Copy out exactly the lines from the start of the data to the line containing "return [(word, size, x". Include both.
════════
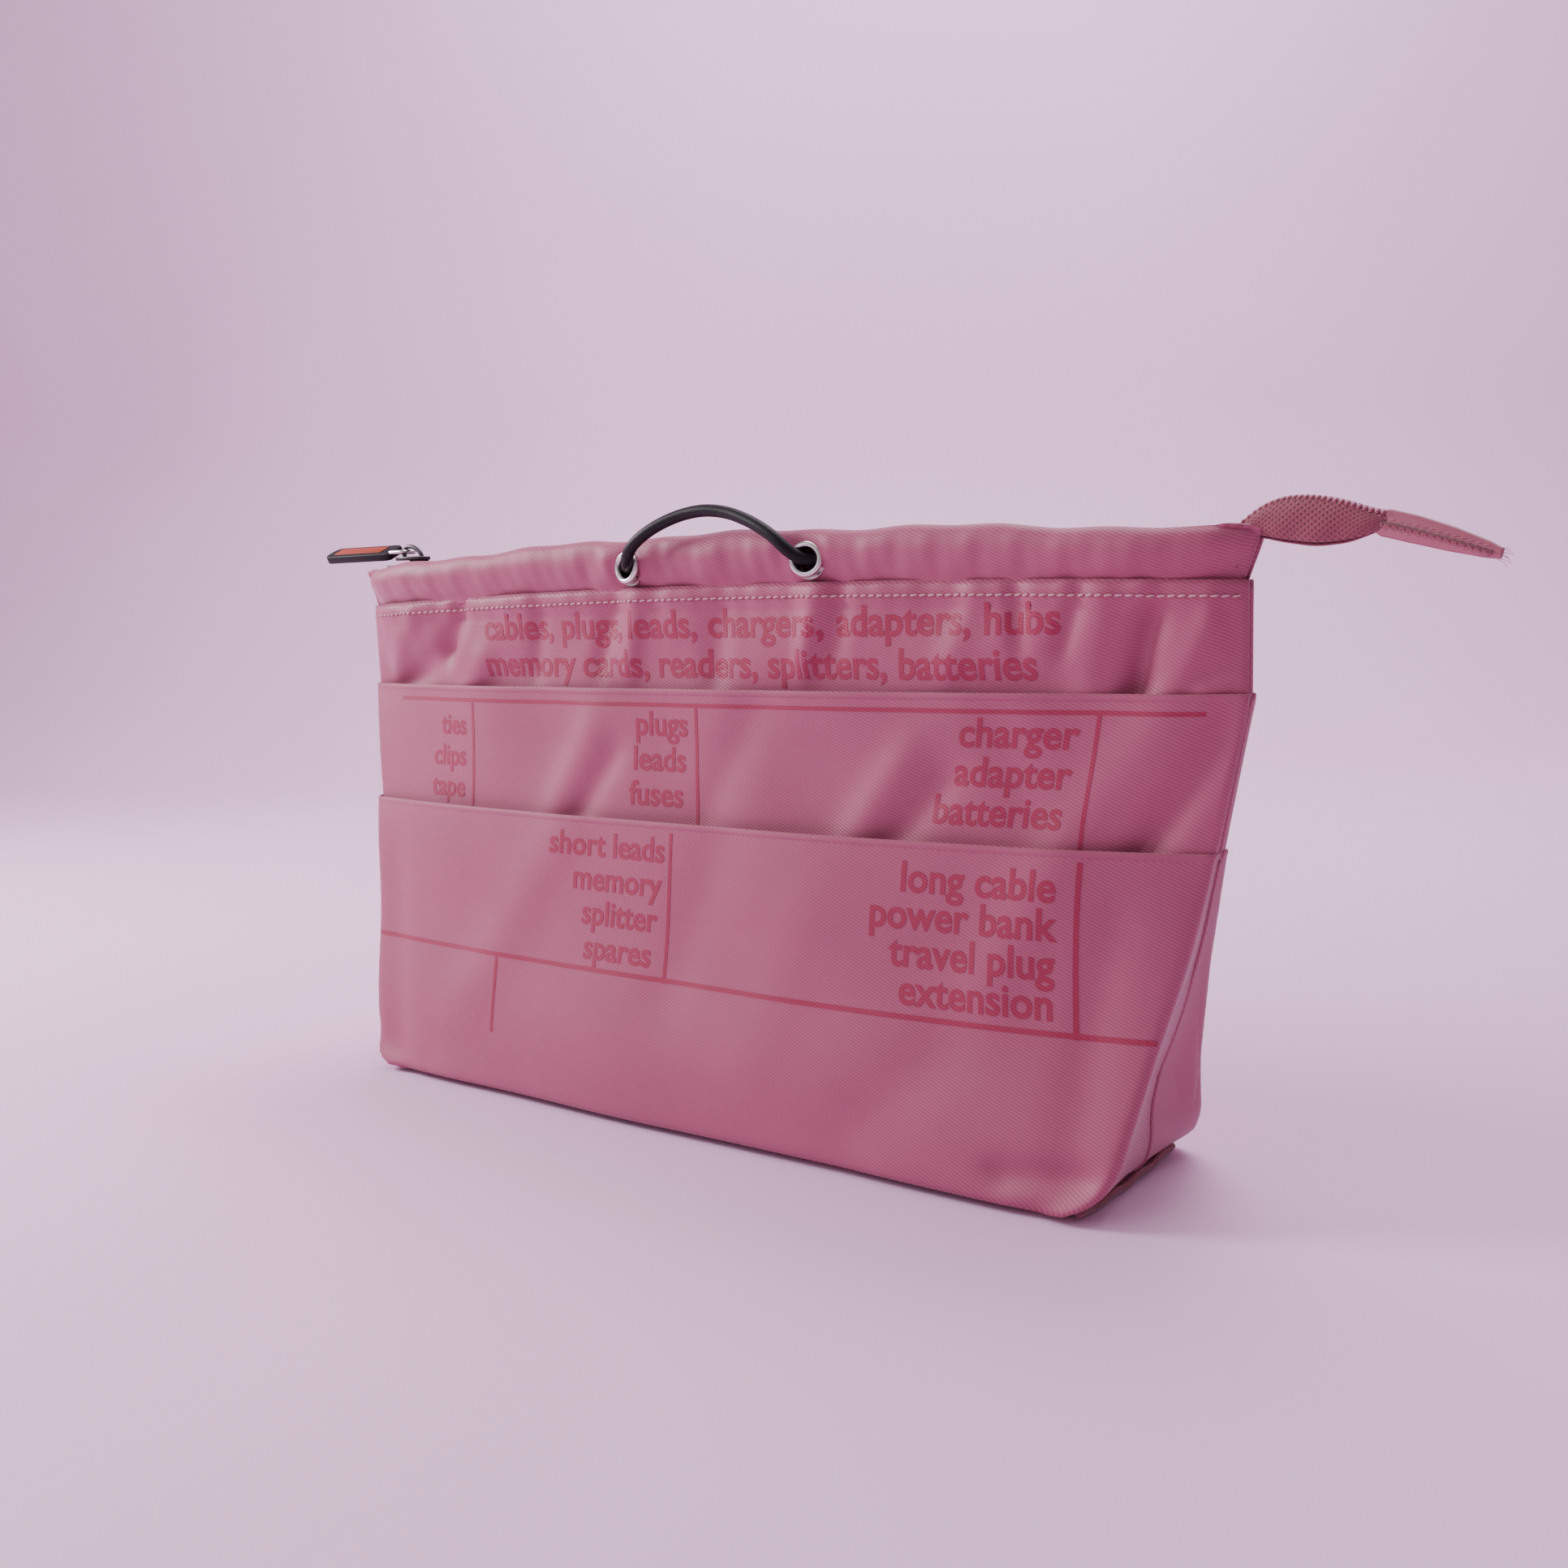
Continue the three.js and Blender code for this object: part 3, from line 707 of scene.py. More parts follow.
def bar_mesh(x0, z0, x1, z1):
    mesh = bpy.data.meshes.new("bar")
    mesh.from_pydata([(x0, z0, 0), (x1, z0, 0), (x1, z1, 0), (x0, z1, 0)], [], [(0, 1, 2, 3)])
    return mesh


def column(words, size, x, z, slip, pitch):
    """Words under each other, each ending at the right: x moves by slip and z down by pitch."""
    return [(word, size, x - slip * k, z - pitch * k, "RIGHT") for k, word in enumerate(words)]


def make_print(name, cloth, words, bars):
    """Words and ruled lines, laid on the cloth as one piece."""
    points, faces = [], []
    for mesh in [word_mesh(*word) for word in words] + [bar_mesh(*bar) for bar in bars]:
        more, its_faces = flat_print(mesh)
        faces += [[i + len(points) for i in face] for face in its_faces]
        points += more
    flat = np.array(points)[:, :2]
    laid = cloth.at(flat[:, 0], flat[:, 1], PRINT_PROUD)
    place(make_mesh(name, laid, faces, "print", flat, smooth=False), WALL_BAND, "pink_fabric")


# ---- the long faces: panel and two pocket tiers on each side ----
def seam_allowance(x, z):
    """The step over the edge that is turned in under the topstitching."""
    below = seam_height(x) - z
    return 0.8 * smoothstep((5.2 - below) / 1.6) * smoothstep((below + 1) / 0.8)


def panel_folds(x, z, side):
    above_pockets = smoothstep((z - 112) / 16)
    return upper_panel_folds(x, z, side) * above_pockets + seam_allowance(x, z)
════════
_SOLUTION TO THE EXERCISE:_
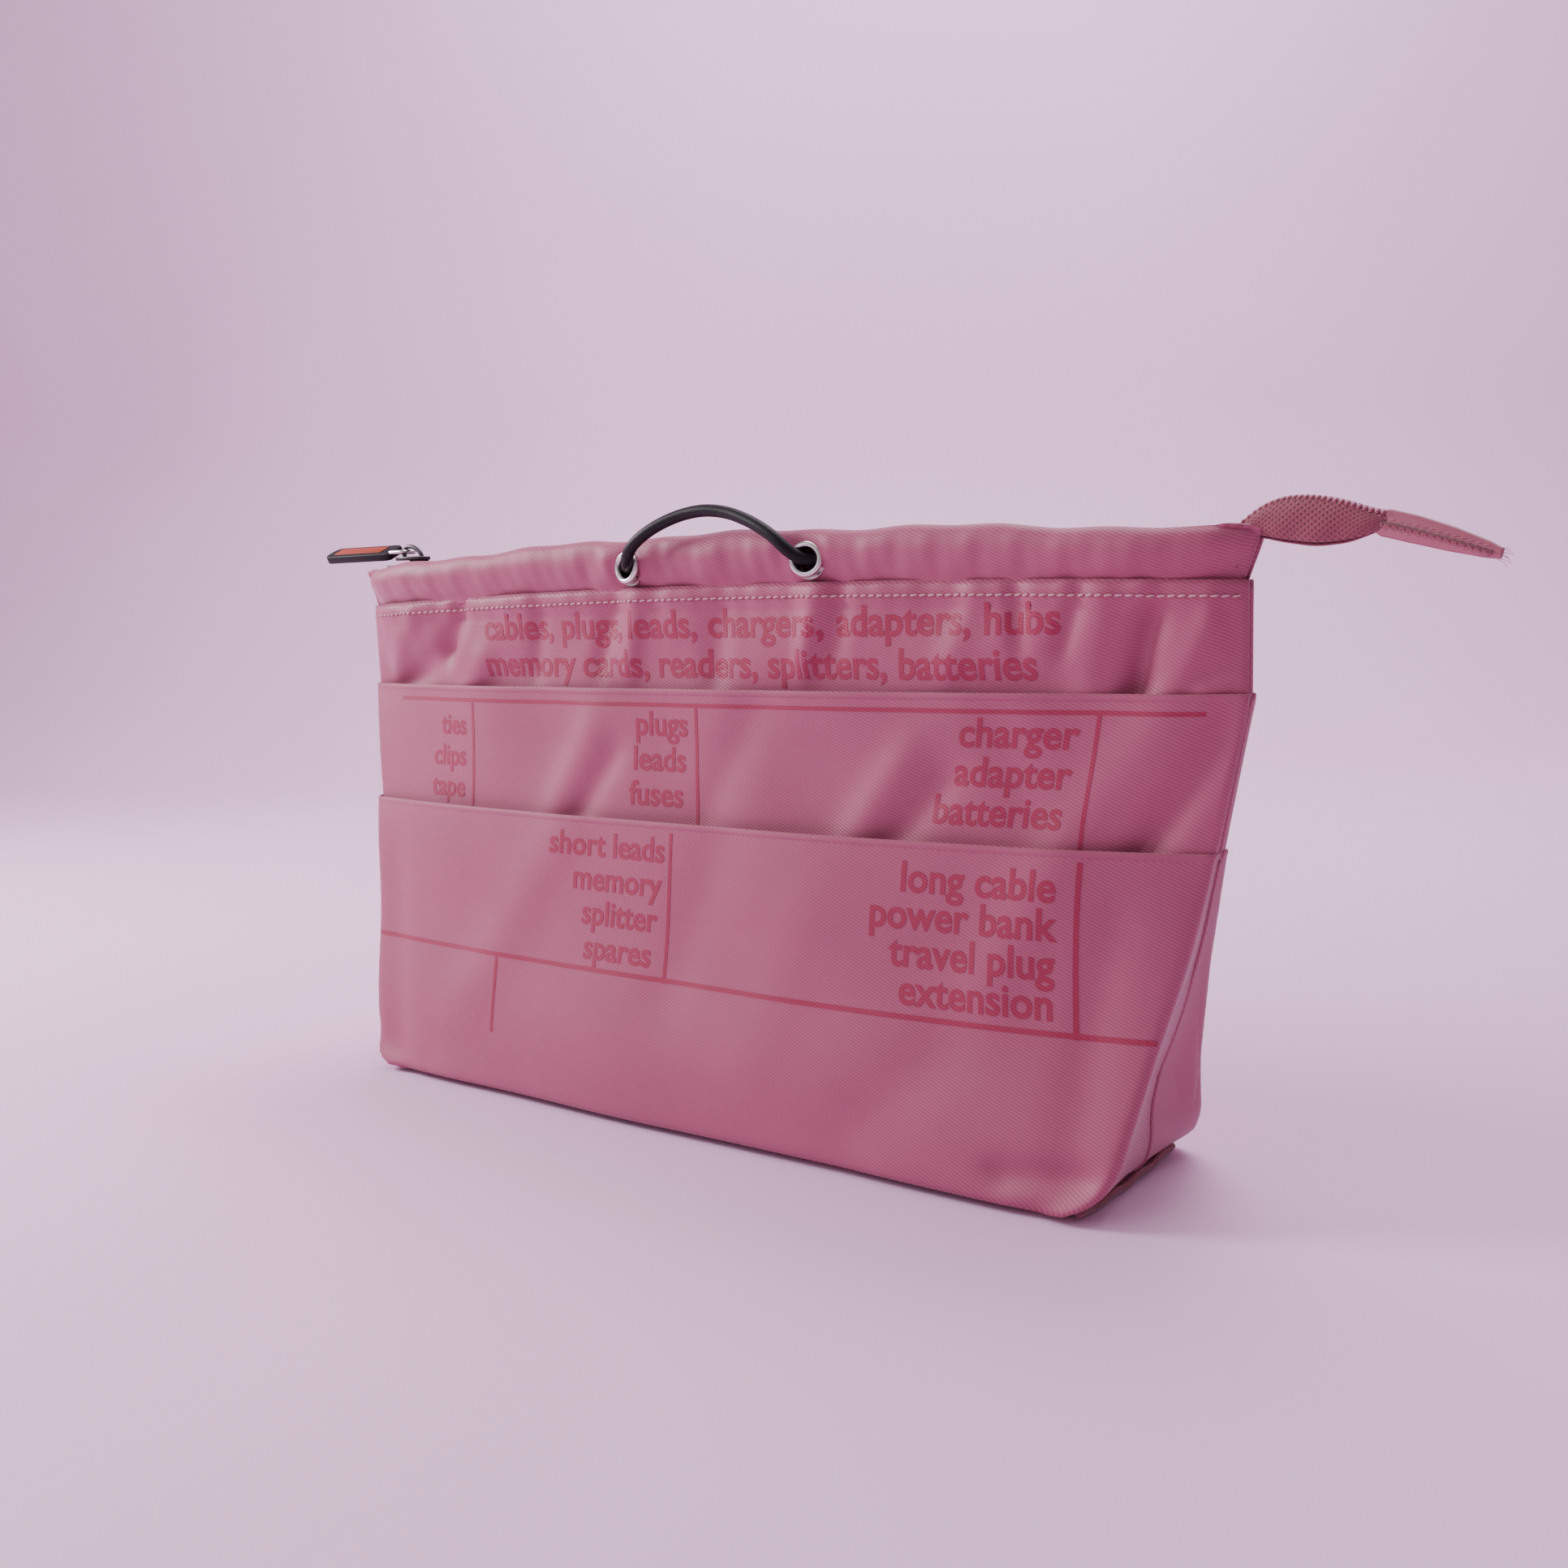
Continue the three.js and Blender code for this object: part 3, from line 707 of scene.py. More parts follow.
def bar_mesh(x0, z0, x1, z1):
    mesh = bpy.data.meshes.new("bar")
    mesh.from_pydata([(x0, z0, 0), (x1, z0, 0), (x1, z1, 0), (x0, z1, 0)], [], [(0, 1, 2, 3)])
    return mesh


def column(words, size, x, z, slip, pitch):
    """Words under each other, each ending at the right: x moves by slip and z down by pitch."""
    return [(word, size, x - slip * k, z - pitch * k, "RIGHT") for k, word in enumerate(words)]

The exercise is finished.